The children in limbo sometimes ended up in prolonged stays in hotels, under questionable supervision, The Globe and Mail found in an investigation that followed the 2014 killing of Tina Fontaine, 15, of Sagkeeng First Nation, who had been placed in a Winnipeg hotel. The province has since largely stopped hotel placements.

Billie Schibler, the chief executive officer of the Métis Child and Family Services Authority, said in an interview she understands Chief Justice Joyal's frustration with delay, but "quite often we are still trying to work in building the strength of a family, and some families take longer in their healing journey than others."

For criminal cases, the Supreme Court of Canada set time limits of 18 months from the time a charge is laid until a trial is complete in Provincial Court, and 30 months in superior court, saying that a "culture of complacency" was harming the justice system. Since then, courts have thrown out two first-degree murder charges for unreasonable delay, lawyers have brought hundreds of applications to dismiss charges and, in Alberta, prosecutors dropped hundreds of criminal charges so they could focus on serious crime.
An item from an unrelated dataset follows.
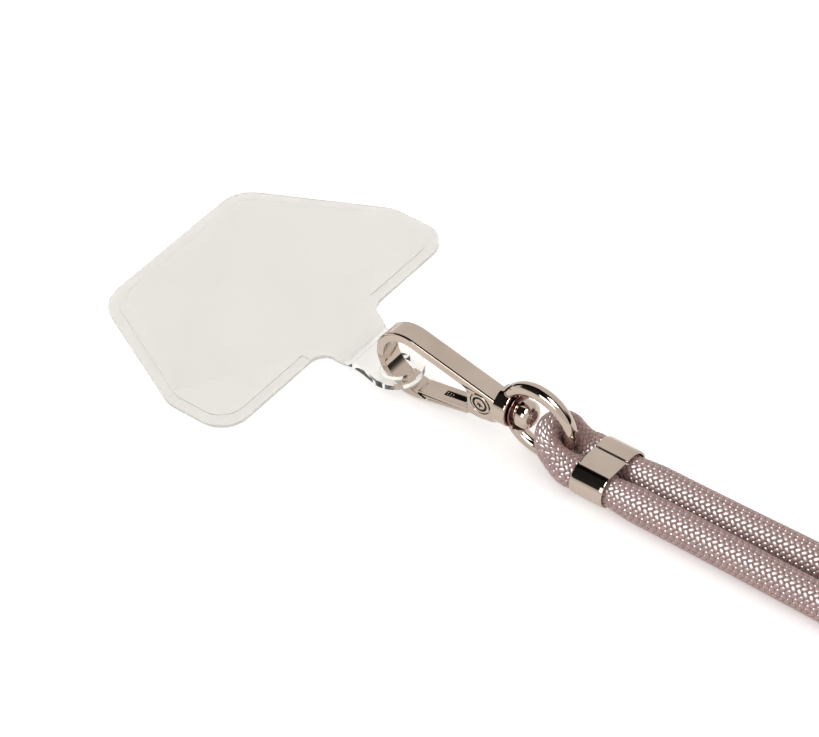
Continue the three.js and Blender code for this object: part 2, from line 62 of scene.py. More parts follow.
# %% [markdown]
# The camera looks down on the strap from the near side with a long lens, as a product photographer
# does, so that the pad and the rope keep their shapes. Its place and turn were worked out from the
# photograph's own perspective: a long focal length and a distance of about eighty centimetres.

# %% The camera
CAMERA_PLACE = (0.42175, -0.42263, 0.54077)
CAMERA_TURN = (46.398, 3.395, 38.835)
CAMERA_LENS = 174.03

camera_data = bpy.data.cameras.new("product_camera")
camera_data.lens = CAMERA_LENS
camera_data.sensor_width = 36
camera_data.clip_start = 0.01
camera = bpy.data.objects.new("product_camera", camera_data)
camera.location = CAMERA_PLACE
camera.rotation_euler = [radians(angle) for angle in CAMERA_TURN]
bpy.context.scene.collection.objects.link(camera)
bpy.context.scene.camera = camera
bpy.context.scene.view_settings.view_transform = "Standard"
print("lens:", camera_data.lens, "mm")

# %% [markdown]
# The rope is one round braid of satin yarn, seven millimetres thick. It could be a smooth tube with a
# bump pattern, but the real one sparkles because each short visible float of yarn is a small rounded
# cushion. So the route is a line of given points, a smooth curve runs through them, and small
# cushions are laid on a core along that curve, each column slanting the other way to its neighbour. The
# loop goes round the hook's ring, through the ferrule and out to a sleeve where the rope's ends meet.

# %% The rope's route
ROUTE_STEP = 0.25 * MM
CURVE_PARTS = 200
BIGHT_ROUTE = [
    (0.0955, -0.00655, 0.0038),
    (0.0885, -0.00655, 0.0038),
    (0.0844, -0.0071, 0.0046),
    (0.0801, -0.0064, 0.0070),
    (0.0786, -0.0033, 0.0082),
    (0.0801, 0.0, 0.0068),
    (0.0844, 0.0003, 0.0042),
    (0.0885, 0.00045, 0.0038),
    (0.0955, 0.00045, 0.0038),
]
LEFT_ROUTE = [
    (0.0958, 0.00045, 0.0035),
    (0.130, 0.0008, 0.0035),
    (0.165, 0.0019, 0.0035),
    (0.240, 0.010, 0.0035),
    (0.340, 0.029, 0.0035),
    (0.450, 0.046, 0.0035),
    (0.540, 0.051, 0.00355),
    (0.600, 0.0455, 0.0036),
    (0.635, 0.034, 0.0039),
    (0.654, 0.023, 0.0044),
    (0.660, 0.015, 0.0046),
    (0.660, 0.006, 0.0046),
    (0.660, -0.0029, 0.0046),
]
RIGHT_ROUTE = [
    (0.0958, -0.00655, 0.0035),
    (0.130, -0.0069, 0.0035),
    (0.165, -0.008, 0.0035),
    (0.240, -0.0161, 0.0035),
    (0.340, -0.0351, 0.0035),
    (0.450, -0.0521, 0.0035),
    (0.540, -0.0571, 0.00355),
    (0.600, -0.0516, 0.0036),
    (0.635, -0.0401, 0.0039),
    (0.654, -0.0291, 0.0044),
    (0.660, -0.0211, 0.0046),
    (0.660, -0.0121, 0.0046),
    (0.660, -0.0032, 0.0046),
]


def smooth_line(route):
    """Evenly spaced points on a centripetal Catmull-Rom curve through the route's points."""
    points = np.array(route)
    points = np.vstack([2 * points[0] - points[1], points, 2 * points[-1] - points[-2]])
    line = []
    for p0, p1, p2, p3 in zip(points, points[1:], points[2:], points[3:]):
        gaps = [np.linalg.norm(b - a) ** 0.5 for a, b in ((p0, p1), (p1, p2), (p2, p3))]
        lean1 = (p1 - p0) / gaps[0] - (p2 - p0) / (gaps[0] + gaps[1]) + (p2 - p1) / gaps[1]
        lean2 = (p2 - p1) / gaps[1] - (p3 - p1) / (gaps[1] + gaps[2]) + (p3 - p2) / gaps[2]
        lean1, lean2 = lean1 * gaps[1], lean2 * gaps[1]
        for t in np.linspace(0, 1, CURVE_PARTS, endpoint=False):
            bend = 2 * p1 - 2 * p2 + lean1 + lean2
            pull = -3 * p1 + 3 * p2 - 2 * lean1 - lean2
            line.append(bend * t**3 + pull * t**2 + lean1 * t + p1)
    line = np.array(line + [points[-2]])
    run = np.concatenate([[0], np.cumsum(np.linalg.norm(np.diff(line, axis=0), axis=1))])
    marks = np.arange(0, run[-1], ROUTE_STEP)
    return np.stack([np.interp(marks, run, line[:, k]) for k in range(3)], axis=1)


for name, route in (("bight", BIGHT_ROUTE), ("left", LEFT_ROUTE), ("right", RIGHT_ROUTE)):
    print(name, "length:", round(len(smooth_line(route)) * ROUTE_STEP / MM), "mm")

# %% [markdown]
# A float is the short stretch of yarn that shows before it dives under its neighbour. Thousands of them
# could be carved from a very fine tube, but one float is modelled once instead, from a grid that is flat
# on top and turns down at its rims, and every piece of rope is made from copies of it. Its sizes follow
# from the braid: twenty columns round the rope, and one float in each column every 1.36 mm.

# %% One float of yarn
COLUMNS = 20
PITCH = 1.36 * MM
FLOAT_HALF_LENGTH = 0.88 * MM
FLOAT_HALF_WIDTH = 0.62 * MM
FLOAT_RISE = 0.3 * MM
FLOAT_DIP = 0.26 * MM
FLOAT_SLANT = radians(45)
FLOAT_TAPER = 0.45
FLOAT_FLATNESS = 5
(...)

Chief Justice Joyal has also announced that he is borrowing two judges from the court's general division, which hears serious criminal and civil cases, and assigning them for a year to the family division, where they will help clear a backlog by hearing child-protection cases only. He says child-protection cases must take priority in the family division over other family-law cases such as those involving dispute over custody and maintenance payments.

"I've always said to my colleagues, 'It's important to make the distinction between matters that are urgent and matters that are important.' I don't doubt for a moment that any custody or maintenance matter in a family-law matter is important but they're not all necessarily urgent. All child-protection matters are urgent, just by definition."